RITU: Yeah. And more and more, I think managers and leaders need to understand that less and less is going to explicitly be asked of them. As a true leader, the anticipation and caring, just caring enough and anticipate is a big deal. It’s an absolute great company to work for. They don’t pay me [inaudible]. I can take time off whenever I want, but this is when they needed me. And every leader, every manager, senior manager, director knows instinctively when they’re needed.
CLAIRE: The moment of crisis.
RITU: It’s not even crisis. And there were managers on my team, I have 30 managers reporting into my organization and I was like, “Hey, I need a [inaudible] to help me.” There were five people who raised their hand. Only one of them did not ask what was the help needed. He was just like, “I will help.” Because at that time, no one knew what help was required. You’re an engineering manager, you should be able to jump on. It was not like totally rocket science that I was asking him to work on. And you know what, that guy, he does not know this, but he is priceless to me now.

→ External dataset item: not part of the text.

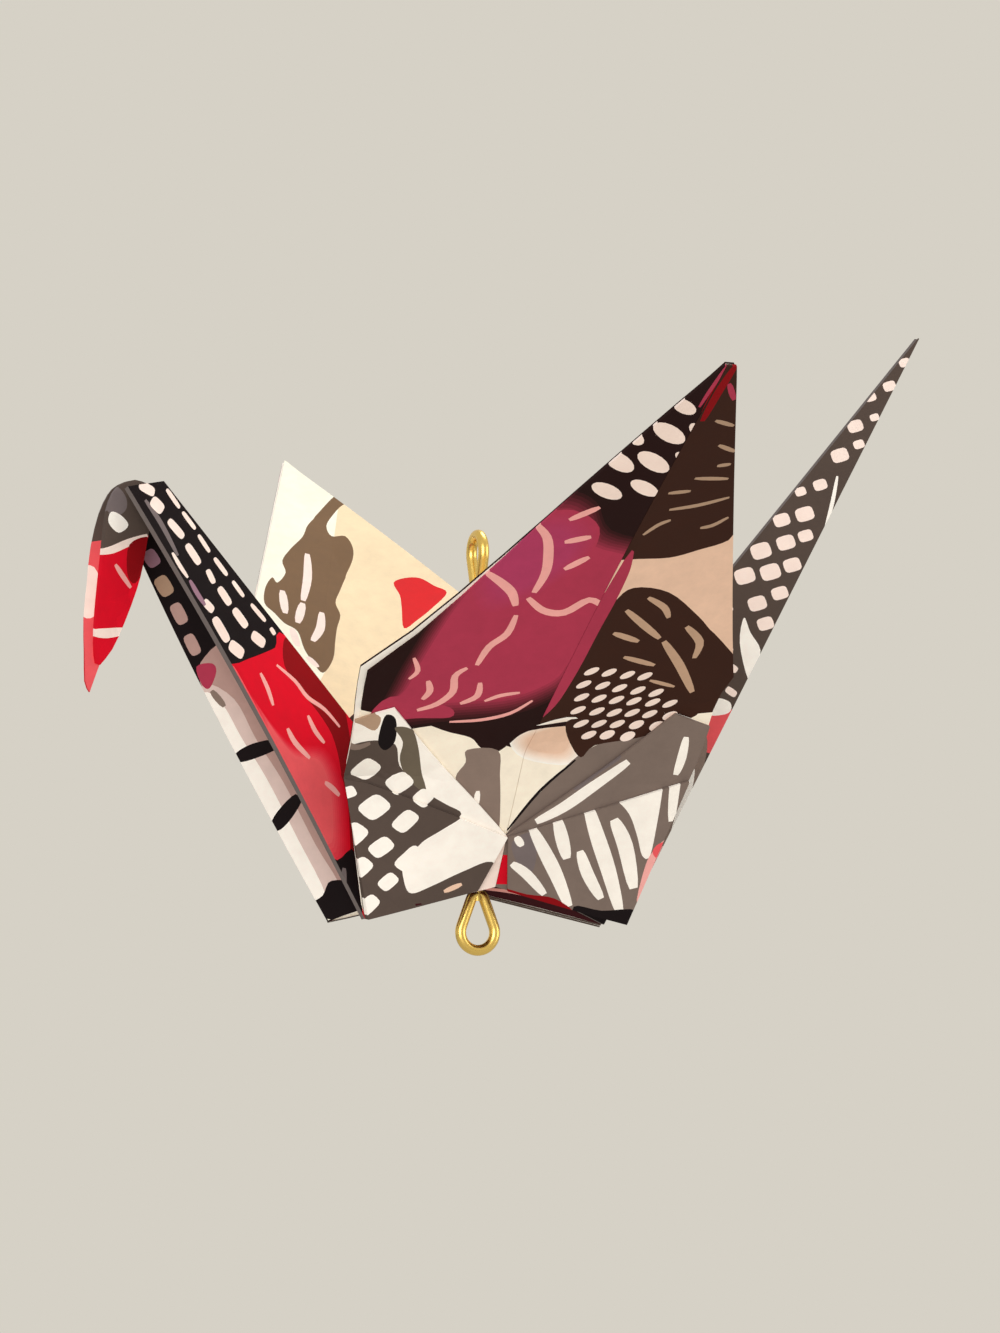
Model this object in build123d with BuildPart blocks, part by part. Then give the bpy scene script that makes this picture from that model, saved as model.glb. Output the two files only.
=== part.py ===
from build123d import *
from math import cos, sin, tan, radians
import os

# Paper crane folded from one square, hung on a wire pin that passes through its back
# and belly. Millimetres, +Z up, head toward -X, tail toward +X, one wing toward -Y
# and the other toward +Y. The origin is the centre of the pin's upper eye.

# The sheet
paper_side = 92.0
sheet = 0.15                 # thickness of one layer
narrowing = 11.25            # degrees each leg edge makes with its centre line
half_side = paper_side / 2

# Body
belly_drop = 21.3            # from the upper eye down to the foot of the belly slit
belly_half_gap = 3.2         # each body panel's distance from the middle at the slit
panel_lean = 34.7            # degrees the body panels lean outward
corner_drop = 2.7            # how far the lower corners hang below the slit, on the sheet
corner_across = 9.2          # from the slit out to each lower corner
back_height = 18.4           # top of the back above the slit
flap_rise = 3.8              # where the two narrowed flaps meet, up the panel
flap_half_gap = 0.1          # half the space between the flaps along the slit
pleat_share = 0.78           # how far out the pleat's upper edge runs before it turns in
back_foot_rise = 0.5         # how far above the slit's foot the back meets each panel
belly_open = 0.04            # share of the lower edge left open beside the slit

# Wings
bend_below_root = 2.3        # at the wing's edges, below the corners where it starts
bend_dip = 4.1               # how much lower the bend lies at the wing's middle
wing_rise = 35.5             # degrees above level
near_sweep = 2.6             # how far the near wing tip lies toward the tail
far_sweep = -0.8
tip_cut = 0.015              # share of the wing's edge that its blunt tip takes off
slit_closed = 0.15           # share of the wing's middle where the raw edges still touch
slit_open = 0.6              # share of the blunt tip that the slit has opened to

# Neck, head and tail
leg_layers = 4
neck_lean = 28.8             # degrees from upright, along the open edge
tail_lean = 29.0
neck_length = 30.8
head_tilt = 10.5             # degrees the head leans out from straight down
spine_half_gap = 0.25

# Wire pin
wire = 0.7
pin_clearance = 0.3          # around the wire where it passes through the paper
hole_overrun = 4.0           # how far the cut for the pin runs past the sheet, each way
eye_radius = 1.15            # the eye's round end, to the middle of the wire
eye_throat = 0.45            # its narrow end, where the wires close
eye_reach = 2.0              # from the round end's centre to the narrow end's
eye_below_slit = 2.9         # the lower eye's centre below the foot of the slit
lower_eye_drop = belly_drop + eye_below_slit

leg_taper = tan(radians(narrowing))


def rise(height):
    """Height above the foot of the belly slit, as a height in the part's own frame."""
    return height - belly_drop


def on_panel(across, up, side):
    """A point of a body panel: across it, up it from the slit, near (-1) or far (1)."""
    lean = radians(panel_lean)
    return Vector(across, side * (belly_half_gap + up * sin(lean)), rise(up * cos(lean)))


def between(a, b, share):
    return a + (b - a) * share


def middle(point):
    """The point's foot on the plane that parts the near side from the far side."""
    return Vector(point.X, 0, point.Z)


def facet(corners, layers=1, lift=0.0, side=0):
    """A flat field of the sheet, given by its corners in order.

    With a side given, the field lies 'lift' layers off its corners on the outer face;
    without one it is centred on them."""
    a, b, c = corners[0], corners[1], corners[2]
    normal = (b - a).cross(c - a).normalized()
    if side and normal.Y * side < 0:
        normal = normal * -1
    field = Plane(origin=a, x_dir=b - a, z_dir=normal)
    flat = [field.to_local_coords(corner) for corner in corners]
    start = (lift - 0.5) if side else -layers / 2
    with BuildSketch(field.offset(start * sheet)) as outline:
        with BuildLine():
            Polyline(*[(place.X, place.Y) for place in flat], close=True)
        make_face()
    extrude(to_extrude=outline.sketch, amount=layers * sheet)


def lower_corner(end, side):
    """Where a leg's open edge leaves the body, at the head (-1) or tail (1) end."""
    return on_panel(end * corner_across, -corner_drop, side)


leg_edge = (half_side - corner_drop) / cos(radians(narrowing))


def leg_tip(end, lean):
    foot = middle(lower_corner(end, 1))
    away = Vector(end * sin(radians(lean)), 0, cos(radians(lean)))
    return foot + away * leg_edge


def spine_foot(end, lean, side):
    """Lower end of a leg's closed edge, where the two halves part around the pin."""
    toward = radians(lean + narrowing)
    foot = leg_tip(end, lean) - Vector(end * sin(toward), 0, cos(toward)) * half_side
    return foot + Vector(0, side * spine_half_gap, 0)


# Where the narrowed edge meets the back's ridge and the wing's edge, up the panel
ridge_up = half_side * (2 ** 0.5 / (1 + leg_taper) - 1)
ridge_across = (half_side + ridge_up) * leg_taper
wing_slope = tan(radians(22.5))
root_up = half_side * (2 * wing_slope / (wing_slope + leg_taper) - 1)
root_across = (half_side + root_up) * leg_taper
wing_bend_side = root_up - bend_below_root
wing_bend_middle = wing_bend_side - bend_dip
bend_across = (half_side + wing_bend_side) * leg_taper

back_top = Vector(0, 0, rise(back_height))
neck_tip = leg_tip(-1, neck_lean)
tail_tip = leg_tip(1, tail_lean)

# Folded sheet
with BuildPart() as folded_paper:
    for side, swing in ((-1, near_sweep), (1, far_sweep)):
        slit_foot = on_panel(0, 0, side)
        flap_meet = on_panel(0, flap_rise, side)
        bend_mid = on_panel(0, wing_bend_middle, side)
        wing_span = half_side - wing_bend_side
        wing_tip = on_panel(0, wing_bend_side, side) + Vector(
            swing,
            side * wing_span * cos(radians(wing_rise)),
            wing_span * sin(radians(wing_rise)),
        )
        corners = [lower_corner(end, side) for end in (-1, 1)]
        ridges = [on_panel(end * ridge_across, ridge_up, side) for end in (-1, 1)]
        bends = [on_panel(end * bend_across, wing_bend_side, side) for end in (-1, 1)]

        # Body panel, two layers from edge to edge
        facet([bends[0], ridges[0], corners[0], slit_foot, corners[1], ridges[1], bends[1],
               bend_mid], 2, -0.5, side)

        for end, corner, ridge, bend in zip((-1, 1), corners, ridges, bends):
            lean = neck_lean if end < 0 else tail_lean
            foot = spine_foot(end, lean, side)

            # The narrowed flap and its pleat, one layer each, meeting at the slit
            beside = Vector(end * flap_half_gap, 0, 0)
            pleat_across = bend_across * pleat_share
            pleat = on_panel(end * pleat_across, flap_rise + pleat_across, side)
            pleat_side = between(ridge, bend, 0.7)
            facet([slit_foot + beside, flap_meet + beside, pleat, pleat_side, corner],
                  1, 1.5, side)
            facet([slit_foot + beside, flap_meet + beside, ridge, corner], 1, 2.5, side)

            # Back and end wall, rising from the ridge and the belly to the top
            back_foot = on_panel(0, back_foot_rise, side) - Vector(0, side * sheet, 0)
            facet([back_top, back_foot, ridge], 1)
            facet([back_top, ridge, foot], 1)
            facet([ridge, corner, foot], 1)
            facet([between(slit_foot, corner, belly_open), corner, foot], 1)

            # Half a wing: the upper layer whole, the lower one stopping at its slit
            widen = root_across / bend_across
            beyond = (root_up - wing_bend_middle
                      - widen * (wing_bend_side - wing_bend_middle))
            root = (bend_mid + (bend - bend_mid) * widen
                    + (wing_tip - bend_mid) * (beyond / (half_side - wing_bend_middle)))
            tip_side = between(wing_tip, root, tip_cut)
            tip_middle = between(wing_tip, bend_mid, tip_cut)
            facet([bend_mid, bend, root, tip_side, tip_middle], 1, -0.5, side)
            slit_start = between(bend_mid, wing_tip, slit_closed)
            slit_end = between(tip_middle, tip_side, slit_open)
            facet([bend_mid, bend, root, tip_side, slit_end, slit_start], 1, 0.5, side)

    # Neck, head and tail: two halves closed along the spine and open along the front
    for side in (-1, 1):
        for end, lean, tip in ((-1, neck_lean, neck_tip), (1, tail_lean, tail_tip)):
            corner = lower_corner(end, side)
            foot = spine_foot(end, lean, side)
            if end > 0:
                facet([foot, corner, tip], leg_layers)
                continue
            share = neck_length / leg_edge
            crown_front = between(corner, tip, share)
            crown_back = between(foot, tip, 1 - (1 - share) * 1.03)
            facet([foot, corner, crown_front, crown_back], leg_layers)
            down = radians(head_tilt)
            brow = between(middle(corner), tip, share)
            beak = brow + Vector(-sin(down), 0, -cos(down)) * (leg_edge - neck_length)
            facet([crown_back, crown_front, beak], leg_layers)

    # Way for the pin through the back and the belly
    with Locations((0, 0, rise((back_height - corner_drop) / 2))):
        Cylinder(wire / 2 + pin_clearance, back_height + corner_drop + 2 * hole_overrun,
                 mode=Mode.SUBTRACT)

folded_paper.part.label = "folded_paper"

# Wire pin, an eye bent at each end in planes square to one another
with BuildPart() as eye_pin:
    with Locations((0, 0, -lower_eye_drop / 2)):
        Cylinder(wire / 2, lower_eye_drop - 2 * eye_reach)
    for eye_plane, centre, toward in (
        (Plane.YZ, 0, -1),
        (Plane.XZ, -lower_eye_drop, 1),
    ):
        with BuildSketch(eye_plane) as eye_line:
            with Locations((0, centre)):
                Circle(eye_radius)
            with Locations((0, centre + toward * eye_reach)):
                Circle(eye_throat)
            make_hull()
        bend_path = eye_line.sketch.face().outer_wire()
        with BuildSketch(Plane(origin=bend_path @ 0, z_dir=bend_path % 0)) as wire_end:
            Circle(wire / 2)
        sweep(sections=wire_end.sketch, path=bend_path)

eye_pin.part.label = "eye_pin"

os.makedirs("parts", exist_ok=True)
export_step(folded_paper.part, "parts/folded_paper.step")
export_step(eye_pin.part, "parts/eye_pin.step")
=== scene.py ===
import math
import bpy
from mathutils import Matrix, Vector
from mathutils.geometry import delaunay_2d_cdt


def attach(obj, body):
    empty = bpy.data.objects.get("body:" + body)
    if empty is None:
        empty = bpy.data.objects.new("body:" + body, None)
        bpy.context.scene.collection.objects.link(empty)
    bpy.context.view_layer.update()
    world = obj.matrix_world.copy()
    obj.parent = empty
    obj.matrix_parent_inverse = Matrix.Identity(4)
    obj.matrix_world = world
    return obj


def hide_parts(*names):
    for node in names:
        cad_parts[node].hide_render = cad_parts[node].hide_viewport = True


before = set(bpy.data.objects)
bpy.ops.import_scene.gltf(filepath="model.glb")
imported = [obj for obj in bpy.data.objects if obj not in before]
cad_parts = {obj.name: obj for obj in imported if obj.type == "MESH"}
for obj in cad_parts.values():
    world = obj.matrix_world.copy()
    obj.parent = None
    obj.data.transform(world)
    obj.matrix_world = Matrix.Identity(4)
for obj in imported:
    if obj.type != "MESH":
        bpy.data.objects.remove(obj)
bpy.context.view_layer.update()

# Lengths are in millimetres in this script, and MM brings them to Blender's metres
MM = 0.001


# Colours
def linear(code):
    """An sRGB code such as "c03040" as linear red, green, blue and alpha."""
    parts = [int(code[i:i + 2], 16) / 255 for i in (0, 2, 4)]
    return tuple(p / 12.92 if p <= 0.04045 else ((p + 0.055) / 1.055) ** 2.4 for p in parts) + (1.0,)


# The shade and petal inks paint the shade in the neck's mouth; shade also colours two of its spots
INK = {
    "cream": "fbeed8", "pale": "fff6ea", "ivory": "fdf6de", "buff": "f6dcb4", "blush": "fce4d6",
    "sand": "f0c8ac", "tan": "b4947a", "fawn": "c4a084", "pink": "f4aaa2", "rose": "b03850",
    "berry": "b03c60", "maroon": "7c2434", "wine": "3c0e14", "coral": "ec5a5e", "red": "dc0a24",
    "rust": "8a060e", "scarlet": "de2a2c", "umber": "7c6046", "olive": "6c6050",
    "taupe": "8a766a", "clay": "7d6c62", "slate": "776a68", "shade": "b8948a",
    "petal": "dcc2b8", "mauve": "9c7684", "brown": "3a2016", "bark": "25100e",
    "moss": "54463e", "charcoal": "584a42", "soot": "170f10", "grey_edge": "6e6460",
}
BACKDROP = "d6d1c6"

# Sizes of the folded crane, heights measured from the foot of the belly slit. A size that
# differs is kept by side, near (-1) or far (1), by end, head (-1) or tail (1), or by both.
SIDE = 92.0
HALF = SIDE / 2
SHEET = 0.16
EYE_ABOVE_SLIT = 21.3
NARROWING = math.radians(11.25)
TAPER = math.tan(NARROWING)
PANEL_GAP = 3.2
PANEL_LEAN = math.radians(34.7)
CORNER_DROP = 2.7
CORNER_ACROSS = 9.2
BACK_TOP = 18.4
BACK_FOOT = 0.5
FLAP_RISE = 3.8
FLAP_OPEN = {-1: 1.2, 1: 0.75}
FLAP_FOOT = -0.2
PLEAT_SHARE = 0.78
PLEAT_EDGE_SHARE = 0.7
SLIT = 0.015
BEND_SIDE, BEND_MIDDLE = 13.85, 9.75
WING_RISE = math.radians(35.5)
SWEEP = {-1: 2.6, 1: -0.8}
NECK_LEAN, TAIL_LEAN = math.radians(28.8), math.radians(29.0)
NECK_LENGTH = 30.8
SPINE_GAP = 0.3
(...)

CLAIRE: There you go. I’m just so, so — I don’t even know what the right word is — marinated, I guess, in all the wisdom that you have shared with me and for everyone who’s listening and watching. It’s been completely invaluable. Thank you so much for sharing everything from how and why someone should say no to being a leader who anticipates and pays attention and solves these problems before people even ask. So, thank you so much. It’s truly been inspirational to talk to you and we appreciate it.
RITU: Of course. Thank you so much, Claire. My pleasure.